Counterargument: Much of the good news is already priced in. The market appears to be paying a premium for an AI/data-center narrative and for near-term margin improvement. If Q4 guidance slips or if customer spend moderates, CLS could trade down sharply. That is the bear case and the reason for a tight stop.
What would change my mind
I would downgrade from a tactical long to neutral/short if any of the following occur:
- Q4 results (01/29/2026) show revenue contraction quarter-over-quarter or a sequential drop in gross margin below Q2 levels.
- Management discloses a material delay or cancellation of a large CCS platform order.
- The company materially slows or suspends buybacks while revenue and margins weaken, indicating internally they expect demand weakness.
What would make me add size
- Sustained margin stability or further expansion across two consecutive quarters (Q4 then next quarter), plus confirmation of multi-year customer programs for the SD6300 or similar platforms.
- Continued strong free cash flow with increased buyback authorization that meaningfully accelerates share count reduction.
Final read and stance
Celestica has quietly engineered a margin step-up by shifting mix toward higher-value connectivity and cloud platforms while keeping cash flow and buybacks active.
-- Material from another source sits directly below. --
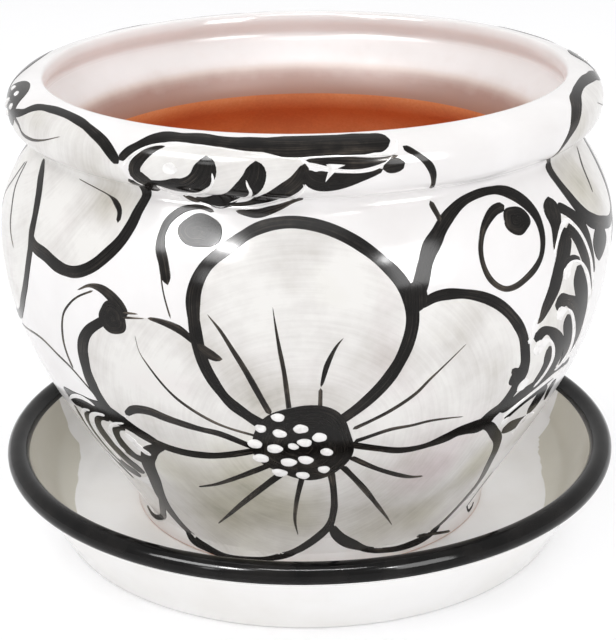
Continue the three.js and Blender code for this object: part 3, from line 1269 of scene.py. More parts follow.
@dataclass
class Pigments:
    """The painter's colours, made once and shared by all motifs."""

    grey: bpy.types.Material
    black: bpy.types.Material
    slip: bpy.types.Material

    @classmethod
    def mixed(cls) -> "Pigments":
        """Makes the three colours."""
        grey = BrushPigment("brushed_grey_wash",
                            ((0.1, "#A9A69E"), (0.3, "#CFCCC8"), (0.45, "#E0DEDC"), (0.58, "#ECEBE9")),
                            hair_width=1.3, hair_length=30.0, hair_share=0.22, cloud_size=24.0, specular=0.2,
                            tints=("#EBE9DB", "#FFFEFD", "#F7EDF0"))
        black = BrushPigment("brushed_black_oxide",
                             ((0.42, "#0E0C0B"), (0.54, "#1B1918"), (0.65, "#37332F"), (0.8, "#665F57")),
                             hair_width=0.55, hair_length=30.0, hair_share=0.55, cloud_size=9.0,
                             specular=0.17, tints=("#FFEEDD", "#FFFAF5", "#FFFFFF"))
        return cls(grey.material(), black.material(), SlipWhite().material())


class Level:
    """How far each layer of paint stands off the coat, in millimetres."""

    WASH = 0.06
    VEIN = 0.13
    BLACK = 0.14
    HEART = 0.21
    SLIP = 0.28


@dataclass
class Motif:
    """A painted motif: washes, black strokes, fine dark lines and white slip, each layer one piece."""

    wall: Wall
    pigments: Pigments
    placement: Placement
    name: str

    # A wash is an outline and a place inside it, a stroke is rows of place and width, a dab is what Paint.dab
    # takes, and a smear is a place, its reach, extra pigment and hue.
    WASHES: ClassVar[Sequence[tuple[Sequence[Place], Place]]] = ()
    BLACK: ClassVar[Sequence[Path]] = ()
    BLACK_DABS: ClassVar[Sequence[tuple[float, ...]]] = ()
    FINE: ClassVar[Sequence[Path]] = ()
    SLIP: ClassVar[Sequence[Path]] = ()
    SLIP_DABS: ClassVar[Sequence[tuple[float, ...]]] = ()
    SMEARS: ClassVar[Sequence[Smear]] = ()
    SWEEP: ClassVar[Place] = (0.0, 90.0)
    MESH_PITCH: ClassVar[float] = 1.6

    def build(self) -> list[bpy.types.Object]:
        """Paints the layers that the motif has, and returns their pieces."""
        pieces = []
        if self.WASHES:
            wash = Paint(self.wall, self.placement, Level.WASH, self.SMEARS)
            for edge, centre in self.WASHES:
                wash.wash(edge, centre, self.SWEEP, self.MESH_PITCH)
            pieces.append(wash.piece(f"{self.name}_wash", self.pigments.grey))
        if self.FINE:
            fine = Paint(self.wall, self.placement, Level.VEIN).strokes_of(self.FINE)
            pieces.append(fine.piece(f"{self.name}_fine_lines", self.pigments.black))
        if self.BLACK or self.BLACK_DABS:
            black = Paint(self.wall, self.placement, Level.BLACK).strokes_of(self.BLACK)
            for dab in self.BLACK_DABS:
                black.dab(*dab)
            pieces.append(black.piece(f"{self.name}_black", self.pigments.black))
        if self.SLIP or self.SLIP_DABS:
            slip = Paint(self.wall, self.placement, Level.SLIP).strokes_of(self.SLIP)
            for dab in self.SLIP_DABS:
                slip.dab(*dab)
            pieces.append(slip.piece(f"{self.name}_slip", self.pigments.slip))
        return pieces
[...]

The trade is not bulletproof - it pays to be realistic about the valuation and execution risk. My stance: long within $295-$320 with a $270 stop, partial take-profit at $360, and higher targets of $420 and $500 if execution and customer traction sustain. The upcoming Q4 report on 01/29/2026 and management commentary about platform demand will be the single biggest near-term catalyst and should drive whether this story continues to re-rate or stalls.
Trade with discipline: keep position sizes manageable, honor the stop, and re-assess after the Q4 print. If the company delivers more durable margins and visible multi-quarter customer programs, this position can convert from a tactical swing to a longer-term holding. If management misses expectations or guidance weakens, sell into the noise and move on.
Disclosure: This is not financial advice. The trade idea above is my view based on the company data provided; do your own research and size positions to your risk tolerance.
Conference call reminder: Celestica Q4 2025 results and conference call on 01/29/2026 (press item in the dataset).